ESO DE LA PEDAGOGÍA
Hace un tiempo recibí la llamada de un colega que me solicitaba ser árbitro en la corrección de un examen. Él estaba seguro de calificar con cero a un estudiante por su respuesta a una pregunta de física, mientras que el estudiante aseguraba que debería recibir la totalidad de los puntos previstos, a menos que el sistema estuviese en contra suya. El profesor y el estudiante se habían puesto de acuerdo en someter el caso a un árbitro imparcial y me eligieron como tal. Fui al despacho de mi colega y allí leí la pregunta del examen:
“Demuestre cómo es posible determinar la altura de un gran edificio con la ayuda de un barómetro”.
El estudiante había respondido: “Suba el barómetro al techo del edificio, amárrelo a una cuerda larga, descuélguelo hasta la calle, enseguida vuélvalo a subir y mida la longitud de la cuerda, la longitud de la cuerda equivale a la altura del edificio”. Hice notar que el estudiante tenía un argumento bastante plausible para que le fuera otorgada la totalidad de los puntos, puesto que había respondido completa y correctamente a la pregunta formulada. Pero si tal calificación le era asignada, quedaría en ventaja sobre los demás alumnos. Sugerí, entonces, que el estudiante tuviera una segunda oportunidad para responder a la misma pregunta. No me sorprendió que mi colega estuviera de acuerdo, pero me asombró que el alumno asumiera una posición similar. Concedí, entonces, al estudiante seis minutos para que pudiera responder a la pregunta, advirtiéndole que la respuesta debía demostrar un cierto conocimiento de física. Transcurrieron cinco minutos y no había escrito nada, le pregunté si quería abandonar la prueba, pero respondió “no”. Tenía varias soluciones al problema y estaba tratando de definir cuál sería el mejor. Me disculpé por interrumpirlo y le pedí que continuara. En el minuto siguiente garrapateó esta respuesta: “Lleve el barómetro al techo del edificio e inclínese sobre el borde, deje caer el barómetro y mida el tiempo de su caída con un cronómetro, luego calcule la altura del edificio empleando la fórmula s=at2” (s=longitud o altura, a=aceleración o gravedad, t=tiempo).
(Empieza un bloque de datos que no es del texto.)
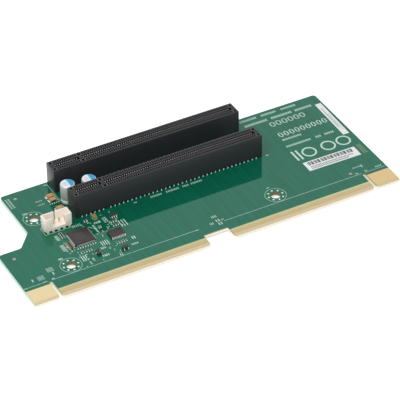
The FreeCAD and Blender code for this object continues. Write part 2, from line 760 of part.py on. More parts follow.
small_sizes = ("Sizes.small_chip_width", "Sizes.small_chip_height", "Sizes.small_chip_reach")
three_leads = "(-Sizes.small_lead_pitch - Sizes.small_lead_width / 2)"
one_lead = "(-Sizes.small_lead_width / 2)"
small_chips = [
    ("regulator", "Sizes.regulator_across", "Sizes.regulator_along", "0", "3", "3"),
    ("transistor", "Sizes.transistor_across", "Sizes.transistor_along", "0", "2", "1"),
    ("diode", "Sizes.diode_across", "Sizes.diode_along", "Sizes.diode_turn", "2", "1"),
]
for chip_name, chip_across, chip_along, chip_turn, near_count, far_count in small_chips:
    keep(moulded_body(f"{chip_name}_chip", chip_across, chip_along, "Sizes.small_chip_length",
                      *small_sizes[:2], chip_turn), f"{chip_name}_chip")
    small_leads = new_body(f"{chip_name}_leads")
    place(small_leads, chip_across, chip_along, BOARD_TOP, chip_turn)
    near_pitch = "Sizes.small_lead_pitch" if near_count == "3" else "2 * Sizes.small_lead_pitch"
    leads_of(small_leads, f"{chip_name}_near", three_leads, "-", small_sizes,
             "Sizes.small_lead_width", near_pitch, near_count)
    far_start = three_leads if far_count == "3" else one_lead
    leads_of(small_leads, f"{chip_name}_far", far_start, "", small_sizes,
             "Sizes.small_lead_width", "Sizes.small_lead_pitch", far_count)
    keep(small_leads, f"{chip_name}_leads")


# Two-ended chips: ceramic capacitors of four sizes and chip resistors, in rows and columns

def chip_rows(name, sizes_of_chip, rows):
    """Equal chips in rows. A row is its first centre, the way its chips point, and how it repeats:
    the axis it runs along, its pitch and its count. A row along Y runs towards the card edge."""
    length, width, height = sizes_of_chip
    body = new_body(name)
    place(body, up=BOARD_TOP)
    for i, (across, along, points, axis, pitch, count) in enumerate(rows):
        run, breadth = (length, width) if points == "X_Axis" else (width, length)
        plan = rectangle(f"({across} - {run} / 2)", f"({along} - {breadth} / 2)", run, breadth)
        first = pad(body, outline(body, f"{name}_{i}", "XY_Plane", plan), height)
        if count:
            doc.recompute()
            pattern(body, first, axis, pitch, count, backwards=axis == "Y_Axis")
    keep(body, name)


CERAMIC = ("Sizes.ceramic_length", "Sizes.ceramic_width", "Sizes.ceramic_height")
CHIP = ("Sizes.chip_length", "Sizes.chip_width", "Sizes.chip_height")
FILTER = ("Sizes.filter_length", "Sizes.filter_width", "Sizes.filter_height")
SMALL = ("Sizes.small_length", "Sizes.small_width", "Sizes.small_height")
BULK = ("Sizes.bulk_length", "Sizes.bulk_width", "Sizes.bulk_height")
CERAMIC_CENTRE = "(Sizes.ceramic_left + Sizes.ceramic_length / 2)"

chip_rows("ceramic_capacitors", CERAMIC, [
    (CERAMIC_CENTRE, f"Sizes.ceramic_{station}_along", "X_Axis", "X_Axis", "", "")
    for station in ("rear", "middle", "front")])
chip_rows("chip_resistors", CHIP, [
    ("Sizes.near_row_across", "Sizes.first_row_along", "Y_Axis",
     "X_Axis", "Sizes.near_row_pitch", "Sizes.first_row_count"),
    ("Sizes.near_row_across", "Sizes.second_row_along", "Y_Axis",
     "X_Axis", "Sizes.near_row_pitch", "Sizes.second_row_count"),
    ("Sizes.side_column_across", "Sizes.side_column_along", "X_Axis",
     "Y_Axis", "Sizes.side_column_pitch", "Sizes.side_column_count"),
    ("Sizes.driver_row_across", "Sizes.driver_row_along", "Y_Axis",
     "X_Axis", "Sizes.driver_row_pitch", "Sizes.driver_row_count")])
chip_rows("filter_capacitors", FILTER, [
    ("Sizes.side_column_across", "Sizes.filter_column_along", "X_Axis",
     "Y_Axis", "Sizes.filter_column_pitch", "Sizes.filter_column_count")])
chip_rows("small_capacitors", SMALL, [
    ("Sizes.middle_row_across", "Sizes.middle_row_along", "Y_Axis",
     "X_Axis", "Sizes.middle_row_pitch", "Sizes.middle_row_count"),
    ("Sizes.regulator_row_across", "Sizes.regulator_row_along", "Y_Axis",
     "X_Axis", "Sizes.regulator_row_pitch", "Sizes.regulator_row_count"),
    ("Sizes.inner_row_across", "Sizes.inner_row_along", "Y_Axis",
     "X_Axis", "Sizes.inner_row_pitch", "Sizes.inner_row_count"),
    ("Sizes.outer_small_across", "Sizes.outer_small_along", "Y_Axis", "X_Axis", "", "")])
chip_rows("bulk_capacitor", BULK, [
    ("Sizes.bulk_across", "Sizes.bulk_along", "Y_Axis", "X_Axis", "", "")])


# Labels: a barcode label and a narrow strip label, thin sheets stuck to the board

def label_sheet(name, across, along, length, width, turn):
    """A thin sheet stuck flat to the board, centred on its place and turned about its centre."""
    sheet_body = new_body(name)
    place(sheet_body, across, along, BOARD_TOP, turn)
    plan = rectangle(f"(-{length} / 2)", f"(-{width} / 2)", length, width)
    pad(sheet_body, outline(sheet_body, f"{name}_plan", "XY_Plane", plan), "Sizes.label_thickness")
    keep(sheet_body, name)


label_sheet("barcode_label", "Sizes.label_across", "Sizes.label_along",
            "Sizes.label_length", "Sizes.label_width", "Sizes.label_turn")
label_sheet("strip_label", "Sizes.strip_across", "Sizes.strip_along",
            "Sizes.strip_width", "Sizes.label_length", "Sizes.strip_turn")


# Check every object, then write each sub-part to its own file

doc.recompute()
failed = [item.Name for item in doc.Objects if {"Invalid", "Error"} & set(item.State)]
if failed:
    raise RuntimeError(f"These objects failed to build: {failed}")

os.makedirs("parts", exist_ok=True)
for name, item in nodes:
    if item.Shape.isNull() or not item.Shape.isValid():
        raise RuntimeError(f"The shape of {name} is missing or not valid")
    item.Shape.exportStep(f"parts/{name}.step")
    print(name, len(item.Shape.Solids), "solids", round(item.Shape.Volume, 3), "mm3")
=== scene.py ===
# %% [markdown]
# # A riser card: two card sockets on a green circuit board
# The frame holds every solid of the card at its real size and place, but plain. This lesson dresses it.
# The board and its flat copper only get finishes. The sockets, header, capacitors and chips are modelled
# again in finer detail and take the place of the plain solids, and the white print is laid on top.

# %% Load the frame
import math

import bpy
from mathutils import Matrix, Vector


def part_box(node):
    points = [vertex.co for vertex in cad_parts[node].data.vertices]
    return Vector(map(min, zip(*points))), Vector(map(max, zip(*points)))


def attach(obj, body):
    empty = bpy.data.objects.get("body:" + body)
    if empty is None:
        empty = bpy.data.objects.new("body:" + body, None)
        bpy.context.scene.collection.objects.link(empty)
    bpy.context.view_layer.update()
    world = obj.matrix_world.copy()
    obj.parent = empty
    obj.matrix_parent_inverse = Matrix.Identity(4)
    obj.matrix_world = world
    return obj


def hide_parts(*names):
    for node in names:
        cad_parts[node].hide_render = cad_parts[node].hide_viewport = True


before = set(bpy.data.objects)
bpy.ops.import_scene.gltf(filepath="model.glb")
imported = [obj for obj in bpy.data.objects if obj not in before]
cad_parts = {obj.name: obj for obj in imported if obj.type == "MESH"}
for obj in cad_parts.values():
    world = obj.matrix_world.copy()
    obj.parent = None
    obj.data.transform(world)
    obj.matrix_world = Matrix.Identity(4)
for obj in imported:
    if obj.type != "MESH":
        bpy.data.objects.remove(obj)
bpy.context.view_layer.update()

bpy.ops.object.select_all(action="DESELECT")
print("frame nodes:", len(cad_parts))

# %% [markdown]
# Lengths below are in millimetres, as a drawing would give them, and MM turns them into metres. The
# heights of the board's faces and the corners of the sockets could be typed in. They are read from the
# frame instead, so that the new pieces seat exactly where the plain ones were.

# %% Places read from the frame
MM = 0.001


def corners_in_mm(node):
    """Lowest and highest corner of a node of the frame, in millimetres."""
    low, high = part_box(node)
    return Vector(low) / MM, Vector(high) / MM


board_low, board_high = corners_in_mm("circuit_board")
BOARD_TOP = board_high.z
BOARD_BOTTOM = board_low.z
SOCKETS = {"front": corners_in_mm("front_socket_housing"), "rear": corners_in_mm("rear_socket_housing")}
print("board top at", round(BOARD_TOP, 3), "mm")

# %% [markdown]
# The camera stands where the photographer's did. It was worked out from the sockets' known length
# and spacing: a long lens, from the front left, looking down at about 37 degrees. A turn given by two
# directions, right and up, is easier to fit to a photograph than three angles.

# %% Camera
CAMERA_PLACE = Vector((-379.70, -729.85, 628.04)) * MM
CAMERA_RIGHT = Vector((0.87891, -0.47686, -0.01104))
CAMERA_UP = Vector((0.2973, 0.5296, 0.7945))
LENS = 220.5

bpy.ops.object.camera_add(location=CAMERA_PLACE)
camera = bpy.context.object
right = CAMERA_RIGHT.normalized()
up = (CAMERA_UP - right * CAMERA_UP.dot(right)).normalized()
back = right.cross(up)
turn = Matrix((right, up, back)).transposed().to_4x4()
camera.matrix_world = Matrix.Translation(CAMERA_PLACE) @ turn
camera.data.lens = LENS
camera.data.sensor_width = 36
camera.data.clip_start = 0.05
camera.data.clip_end = 10
bpy.context.scene.camera = camera
print("camera looks along", [round(v, 3) for v in -back])

# %% [markdown]
# A white studio: the world is white to the camera and to anything glossy, and dimmer as a lamp, so
# that the board's lacquer mirrors white while colours stay as written. Several lamps could do this too,
# but each would leave its own bright patch on the lacquer. One large soft lamp gives form.

# %% Studio light
AMBIENT = 0.55
KEY_POWER = 7.0
KEY_SIZE = 0.7
KEY_PLACE = (-0.45, -0.35, 0.9)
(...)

Esta vez le pregunté a mi colega si aceptaba; accedió y asignó al alumno casi la totalidad del puntaje. Yo me preparaba para salir, pero el estudiante me detuvo diciéndome que tenía otras respuestas al problema; le pregunté cuáles eran. Ah sí !, dijo el estudiante, “hay varias maneras de determinar la altura de un gran edificio con la ayuda de un barómetro, se puede por ejemplo, sacar el barómetro un día soleado, medir su altura, el largo de su sombra y el largo de la sombra del edificio y después empleando una simple proporción, calcular la altura del edificio”. Muy bien, le respondí, y las otras? Sí, me dijo, “existe un método de medida fundamental que a usted le encantará; según este método, usted toma el barómetro y sube por las escaleras, al subir va marcando la longitud del barómetro a lo largo del muro, luego cuenta el número de marcas y obtiene la altura del edificio en “unidades barométricas”, es un método muy directo. Y naturalmente, “si quiere un método más sofisticado, puede amarrar el barómetro a una cuerda, balancearla como un péndulo y determinar el valor de “g” al nivel de la calle y al nivel del techo del edificio, la altura del edificio puede, en principio, calcularse a partir de la diferencia entre los dos valores obtenidos”.
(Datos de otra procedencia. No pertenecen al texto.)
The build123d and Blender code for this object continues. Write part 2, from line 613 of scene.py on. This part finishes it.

Finalmente, concluyó que existían varias maneras de resolver el problema, además de las ya mencionadas.“Probablemente la mejor, dijo, es tomar el barómetro y golpear a la puerta del administrador del edificio; cuando éste responda, usted le dice de esta manera: señor administrador, he aquí un excelente barómetro, si usted me dice la altura de este edificio, se lo regalo”. En ese momento le pregunté si conocía la respuesta convencional al problema. Ante la pregunta admitió que sí, pero argumentó que estaba harto de todos los maestros de secundaria que pretendían enseñar cómo pensar, cómo emplear el método científico, cómo explorar las profundidades de la lógica de un tema estudiado y todo eso de una manera pedante, como sucede a menudo en matemáticas modernas, sin mostrar la estructura misma del tema tratado. De regreso a mi oficina, reflexioné largo tiempo sobre este estudiante. Mejor que todos los informes sofisticados que hasta entonces había leído, éste alumno acababa de enseñarme la “Verdadera Pedagogía, la que se apega a la realidad”. Con jóvenes como éste, no le temo al futuro.